Problem:
Copy out every line in the entries below that includes "picture".

[Data records]
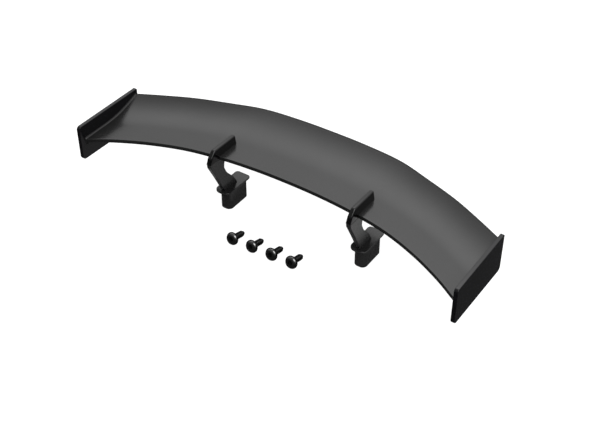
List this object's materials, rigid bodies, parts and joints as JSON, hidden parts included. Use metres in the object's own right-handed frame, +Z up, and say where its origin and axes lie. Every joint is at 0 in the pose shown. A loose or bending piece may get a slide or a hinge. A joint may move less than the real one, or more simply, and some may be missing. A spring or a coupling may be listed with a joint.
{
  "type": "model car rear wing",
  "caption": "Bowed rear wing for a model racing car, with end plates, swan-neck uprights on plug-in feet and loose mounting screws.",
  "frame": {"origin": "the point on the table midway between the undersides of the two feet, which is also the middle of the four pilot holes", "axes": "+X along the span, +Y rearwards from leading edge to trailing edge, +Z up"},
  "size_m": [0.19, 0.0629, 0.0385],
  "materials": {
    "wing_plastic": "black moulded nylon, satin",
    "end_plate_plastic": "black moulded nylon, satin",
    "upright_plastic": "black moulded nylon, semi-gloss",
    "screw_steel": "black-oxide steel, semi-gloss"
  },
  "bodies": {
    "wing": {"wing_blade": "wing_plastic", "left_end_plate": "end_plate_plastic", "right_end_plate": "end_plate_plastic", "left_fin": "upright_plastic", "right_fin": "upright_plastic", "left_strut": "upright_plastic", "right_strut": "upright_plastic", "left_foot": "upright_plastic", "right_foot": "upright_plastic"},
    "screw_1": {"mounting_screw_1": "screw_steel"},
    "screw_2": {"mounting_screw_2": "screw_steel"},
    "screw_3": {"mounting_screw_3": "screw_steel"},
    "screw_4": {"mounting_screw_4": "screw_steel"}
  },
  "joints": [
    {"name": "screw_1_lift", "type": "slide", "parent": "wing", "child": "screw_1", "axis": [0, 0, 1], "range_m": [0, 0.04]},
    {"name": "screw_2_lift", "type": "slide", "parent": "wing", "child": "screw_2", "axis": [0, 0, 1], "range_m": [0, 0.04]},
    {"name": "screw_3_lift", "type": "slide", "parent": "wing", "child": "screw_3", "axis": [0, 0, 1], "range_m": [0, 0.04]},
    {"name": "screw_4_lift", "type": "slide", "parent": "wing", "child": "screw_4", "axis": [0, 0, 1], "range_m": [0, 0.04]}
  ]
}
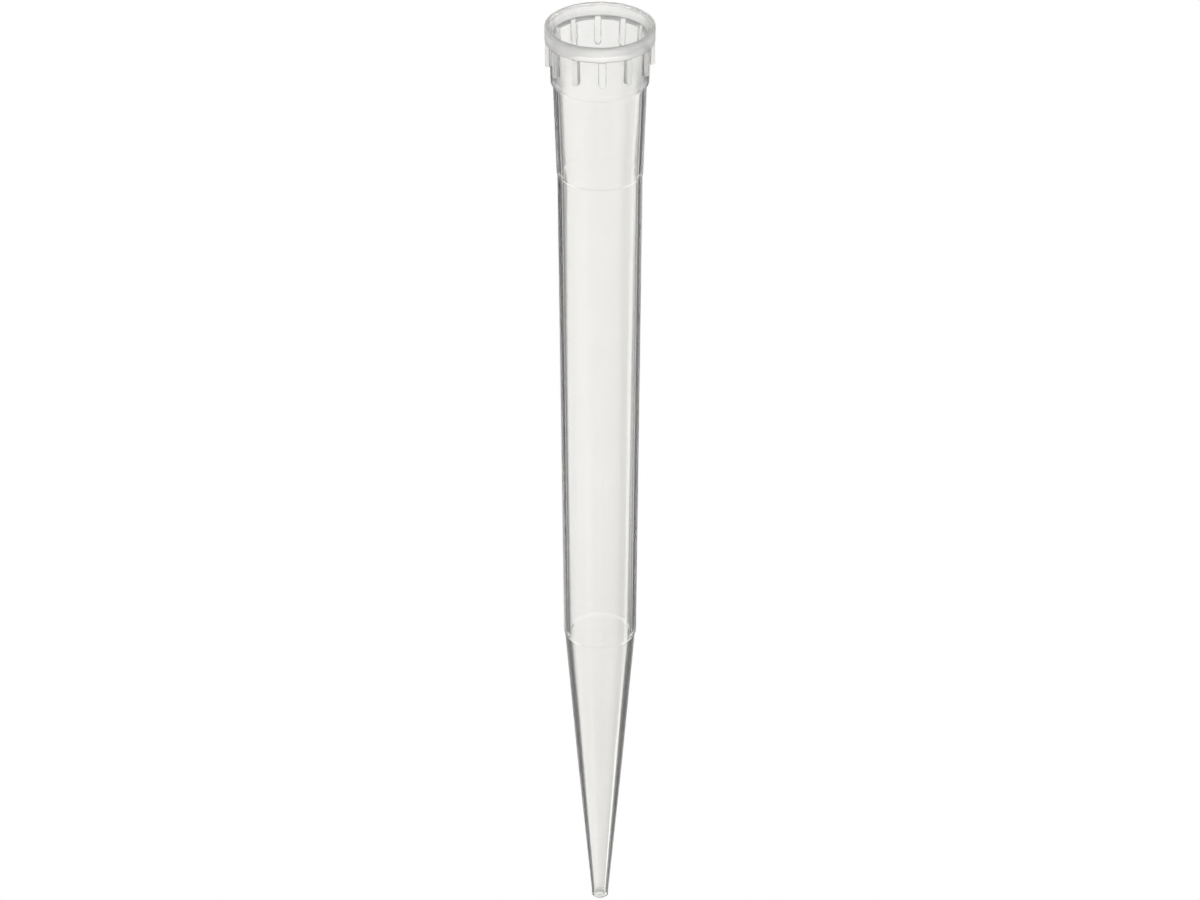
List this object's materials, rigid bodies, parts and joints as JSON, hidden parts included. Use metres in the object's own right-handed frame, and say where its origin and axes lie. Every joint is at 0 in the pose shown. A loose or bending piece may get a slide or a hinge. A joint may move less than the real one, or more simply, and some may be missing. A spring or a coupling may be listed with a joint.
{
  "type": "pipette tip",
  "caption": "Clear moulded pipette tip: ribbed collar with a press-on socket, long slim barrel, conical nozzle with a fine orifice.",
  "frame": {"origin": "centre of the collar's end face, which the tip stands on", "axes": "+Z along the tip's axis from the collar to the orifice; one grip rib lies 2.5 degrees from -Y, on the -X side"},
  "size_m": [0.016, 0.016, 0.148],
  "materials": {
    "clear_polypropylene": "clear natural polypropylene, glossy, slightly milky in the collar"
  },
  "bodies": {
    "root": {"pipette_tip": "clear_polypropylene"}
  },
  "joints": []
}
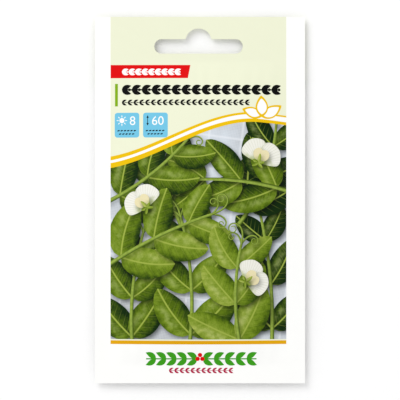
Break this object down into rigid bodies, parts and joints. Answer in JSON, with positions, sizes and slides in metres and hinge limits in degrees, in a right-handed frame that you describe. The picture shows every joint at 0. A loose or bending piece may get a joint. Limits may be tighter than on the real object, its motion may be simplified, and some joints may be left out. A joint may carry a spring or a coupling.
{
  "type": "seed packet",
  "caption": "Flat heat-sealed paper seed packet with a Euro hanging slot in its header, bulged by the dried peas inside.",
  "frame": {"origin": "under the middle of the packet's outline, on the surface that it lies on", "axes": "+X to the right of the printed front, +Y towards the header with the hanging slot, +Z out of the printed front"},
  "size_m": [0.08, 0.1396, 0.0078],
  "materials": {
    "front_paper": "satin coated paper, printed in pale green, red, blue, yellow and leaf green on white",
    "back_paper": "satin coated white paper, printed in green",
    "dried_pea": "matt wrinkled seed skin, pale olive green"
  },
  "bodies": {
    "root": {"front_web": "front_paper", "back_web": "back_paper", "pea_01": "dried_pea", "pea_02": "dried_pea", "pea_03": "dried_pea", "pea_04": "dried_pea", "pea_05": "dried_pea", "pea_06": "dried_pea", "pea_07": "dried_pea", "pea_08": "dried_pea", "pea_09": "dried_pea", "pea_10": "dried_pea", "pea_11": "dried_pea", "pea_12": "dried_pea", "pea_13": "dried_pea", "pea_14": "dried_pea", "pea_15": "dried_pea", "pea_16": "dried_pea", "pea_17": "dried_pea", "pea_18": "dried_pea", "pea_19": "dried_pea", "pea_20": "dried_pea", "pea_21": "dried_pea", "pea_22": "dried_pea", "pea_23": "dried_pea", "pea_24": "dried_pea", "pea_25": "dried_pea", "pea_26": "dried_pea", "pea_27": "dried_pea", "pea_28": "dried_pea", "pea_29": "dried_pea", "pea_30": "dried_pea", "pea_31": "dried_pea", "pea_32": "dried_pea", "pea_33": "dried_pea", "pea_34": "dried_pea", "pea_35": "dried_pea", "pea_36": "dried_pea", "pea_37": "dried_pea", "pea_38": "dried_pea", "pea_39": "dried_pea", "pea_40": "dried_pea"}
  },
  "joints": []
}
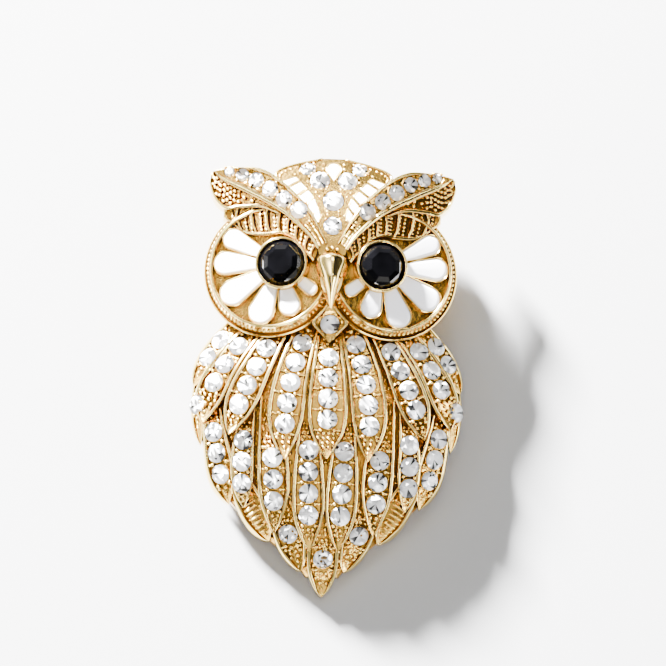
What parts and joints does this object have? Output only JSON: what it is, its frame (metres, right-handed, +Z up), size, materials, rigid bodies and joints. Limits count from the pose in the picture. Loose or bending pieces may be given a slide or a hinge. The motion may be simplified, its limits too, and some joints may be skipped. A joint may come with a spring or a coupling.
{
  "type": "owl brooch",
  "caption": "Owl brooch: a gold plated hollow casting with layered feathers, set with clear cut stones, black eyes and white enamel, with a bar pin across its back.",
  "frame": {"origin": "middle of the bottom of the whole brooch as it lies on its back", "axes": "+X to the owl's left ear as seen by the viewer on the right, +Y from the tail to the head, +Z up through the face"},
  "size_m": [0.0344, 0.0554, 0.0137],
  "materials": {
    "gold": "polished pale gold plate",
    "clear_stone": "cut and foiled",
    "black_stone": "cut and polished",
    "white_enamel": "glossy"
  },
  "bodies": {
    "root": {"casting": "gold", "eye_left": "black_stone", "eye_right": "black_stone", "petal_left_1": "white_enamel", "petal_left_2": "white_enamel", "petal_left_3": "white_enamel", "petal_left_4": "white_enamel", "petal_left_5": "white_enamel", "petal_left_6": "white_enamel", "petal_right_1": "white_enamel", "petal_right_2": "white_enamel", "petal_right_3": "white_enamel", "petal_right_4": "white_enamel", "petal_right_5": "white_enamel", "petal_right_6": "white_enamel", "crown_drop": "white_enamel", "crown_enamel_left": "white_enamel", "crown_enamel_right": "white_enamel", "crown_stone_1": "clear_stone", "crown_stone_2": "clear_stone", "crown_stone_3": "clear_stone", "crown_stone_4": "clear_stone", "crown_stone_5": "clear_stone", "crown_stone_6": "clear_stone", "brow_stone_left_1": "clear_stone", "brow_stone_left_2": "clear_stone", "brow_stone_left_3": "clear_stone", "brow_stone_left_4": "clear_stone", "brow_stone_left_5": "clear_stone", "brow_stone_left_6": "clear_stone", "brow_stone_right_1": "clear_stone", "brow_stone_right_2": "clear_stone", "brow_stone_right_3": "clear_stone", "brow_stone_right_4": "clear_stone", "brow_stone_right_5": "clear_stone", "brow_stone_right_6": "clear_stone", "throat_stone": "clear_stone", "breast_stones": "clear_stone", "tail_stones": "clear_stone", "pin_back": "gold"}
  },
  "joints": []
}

---

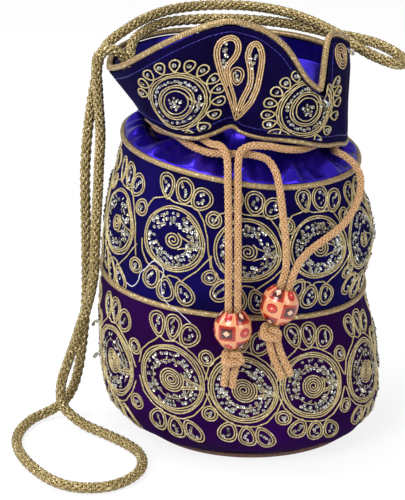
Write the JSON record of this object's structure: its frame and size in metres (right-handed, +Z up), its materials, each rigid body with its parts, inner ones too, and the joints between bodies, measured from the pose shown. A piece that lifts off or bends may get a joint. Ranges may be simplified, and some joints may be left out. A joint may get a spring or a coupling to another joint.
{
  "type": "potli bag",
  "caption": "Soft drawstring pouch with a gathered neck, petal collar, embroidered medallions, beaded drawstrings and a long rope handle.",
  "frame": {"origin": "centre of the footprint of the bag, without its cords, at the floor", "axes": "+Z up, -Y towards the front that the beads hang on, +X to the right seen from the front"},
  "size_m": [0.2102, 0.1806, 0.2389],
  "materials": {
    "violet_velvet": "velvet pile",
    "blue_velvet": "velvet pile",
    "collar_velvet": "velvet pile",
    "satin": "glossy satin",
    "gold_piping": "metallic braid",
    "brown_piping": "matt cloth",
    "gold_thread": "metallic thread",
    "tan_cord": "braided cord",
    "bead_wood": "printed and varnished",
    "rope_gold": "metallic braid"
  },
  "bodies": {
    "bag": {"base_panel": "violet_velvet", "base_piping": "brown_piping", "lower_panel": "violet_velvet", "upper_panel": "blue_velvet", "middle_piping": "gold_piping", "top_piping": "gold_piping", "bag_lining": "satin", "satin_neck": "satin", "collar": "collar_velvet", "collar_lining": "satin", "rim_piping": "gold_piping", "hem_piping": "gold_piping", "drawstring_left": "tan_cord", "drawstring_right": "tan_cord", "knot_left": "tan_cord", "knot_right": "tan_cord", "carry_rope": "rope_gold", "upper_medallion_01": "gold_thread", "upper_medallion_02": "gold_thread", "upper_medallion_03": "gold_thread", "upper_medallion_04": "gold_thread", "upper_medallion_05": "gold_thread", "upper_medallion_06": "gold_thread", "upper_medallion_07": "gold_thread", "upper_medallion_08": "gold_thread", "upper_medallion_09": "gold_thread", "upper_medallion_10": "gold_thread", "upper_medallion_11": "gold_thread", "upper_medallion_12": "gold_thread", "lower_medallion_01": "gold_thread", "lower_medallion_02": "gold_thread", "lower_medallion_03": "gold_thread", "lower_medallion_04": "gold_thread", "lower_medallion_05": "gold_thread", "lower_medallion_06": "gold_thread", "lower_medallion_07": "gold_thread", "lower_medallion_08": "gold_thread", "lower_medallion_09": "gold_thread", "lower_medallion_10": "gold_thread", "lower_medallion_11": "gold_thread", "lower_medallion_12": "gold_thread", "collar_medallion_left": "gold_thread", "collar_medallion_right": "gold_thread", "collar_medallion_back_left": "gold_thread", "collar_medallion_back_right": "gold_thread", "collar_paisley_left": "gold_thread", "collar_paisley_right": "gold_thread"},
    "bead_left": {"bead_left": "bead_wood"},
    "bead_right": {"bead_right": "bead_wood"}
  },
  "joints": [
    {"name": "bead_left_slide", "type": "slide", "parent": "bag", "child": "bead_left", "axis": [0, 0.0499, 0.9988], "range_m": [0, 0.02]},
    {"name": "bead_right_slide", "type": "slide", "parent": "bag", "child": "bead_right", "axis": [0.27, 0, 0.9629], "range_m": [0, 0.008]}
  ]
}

==

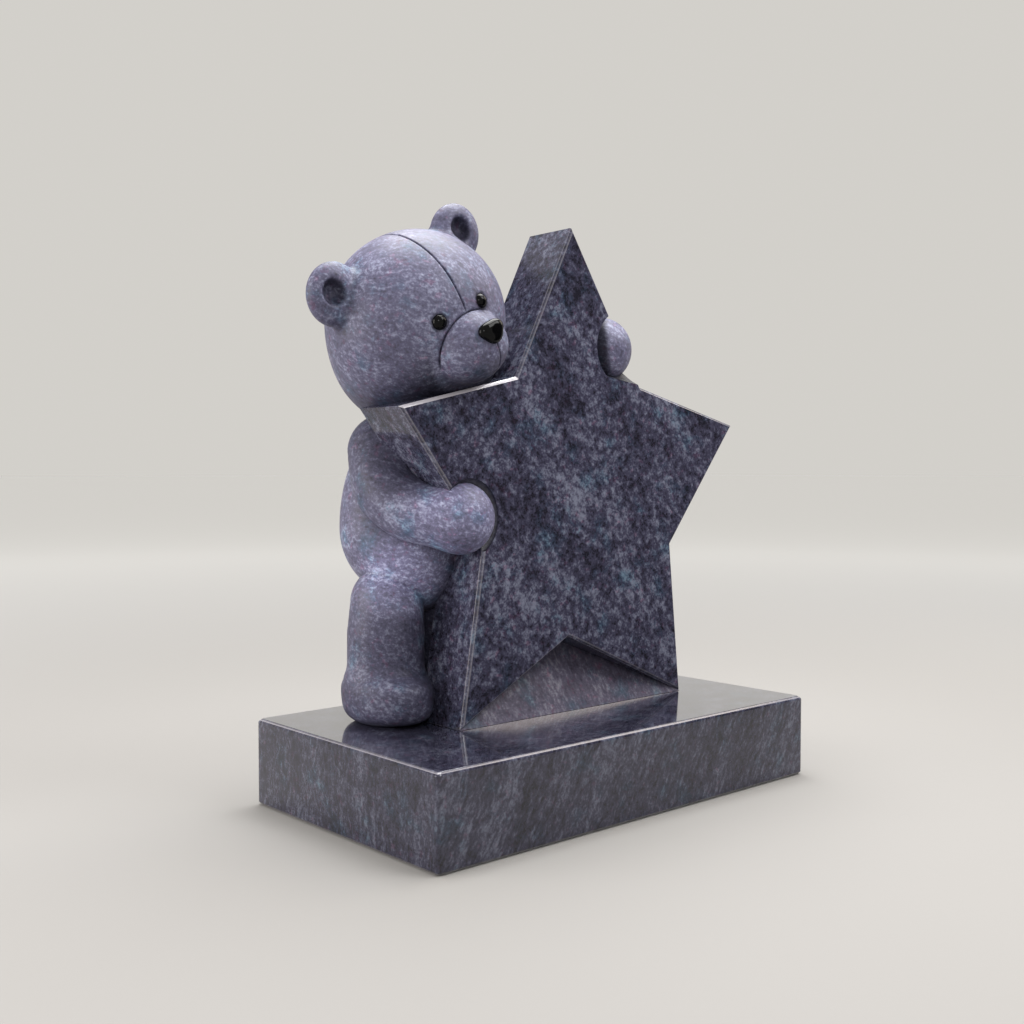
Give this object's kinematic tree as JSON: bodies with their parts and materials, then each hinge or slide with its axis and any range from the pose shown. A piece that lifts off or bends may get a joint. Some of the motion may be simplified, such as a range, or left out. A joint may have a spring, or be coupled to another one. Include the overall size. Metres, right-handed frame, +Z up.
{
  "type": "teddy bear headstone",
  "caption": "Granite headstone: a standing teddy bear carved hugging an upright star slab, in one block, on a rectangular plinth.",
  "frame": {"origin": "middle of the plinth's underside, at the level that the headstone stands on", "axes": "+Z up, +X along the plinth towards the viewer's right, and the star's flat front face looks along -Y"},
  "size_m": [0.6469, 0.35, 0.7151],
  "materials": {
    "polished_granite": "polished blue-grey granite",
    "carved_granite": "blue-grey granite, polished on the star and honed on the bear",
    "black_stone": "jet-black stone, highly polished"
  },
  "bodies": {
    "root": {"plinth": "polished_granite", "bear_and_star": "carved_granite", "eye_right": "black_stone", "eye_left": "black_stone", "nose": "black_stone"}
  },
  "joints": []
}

Reply to the exercise:
Break this object down into rigid bodies, parts and joints. Answer in JSON, with positions, sizes and slides in metres and hinge limits in degrees, in a right-handed frame that you describe. The picture shows every joint at 0. A loose or bending piece may get a joint. Limits may be tighter than on the real object, its motion may be simplified, and some joints may be left out. A joint may carry a spring or a coupling.
What parts and joints does this object have? Output only JSON: what it is, its frame (metres, right-handed, +Z up), size, materials, rigid bodies and joints. Limits count from the pose in the picture. Loose or bending pieces may be given a slide or a hinge. The motion may be simplified, its limits too, and some joints may be skipped. A joint may come with a spring or a coupling.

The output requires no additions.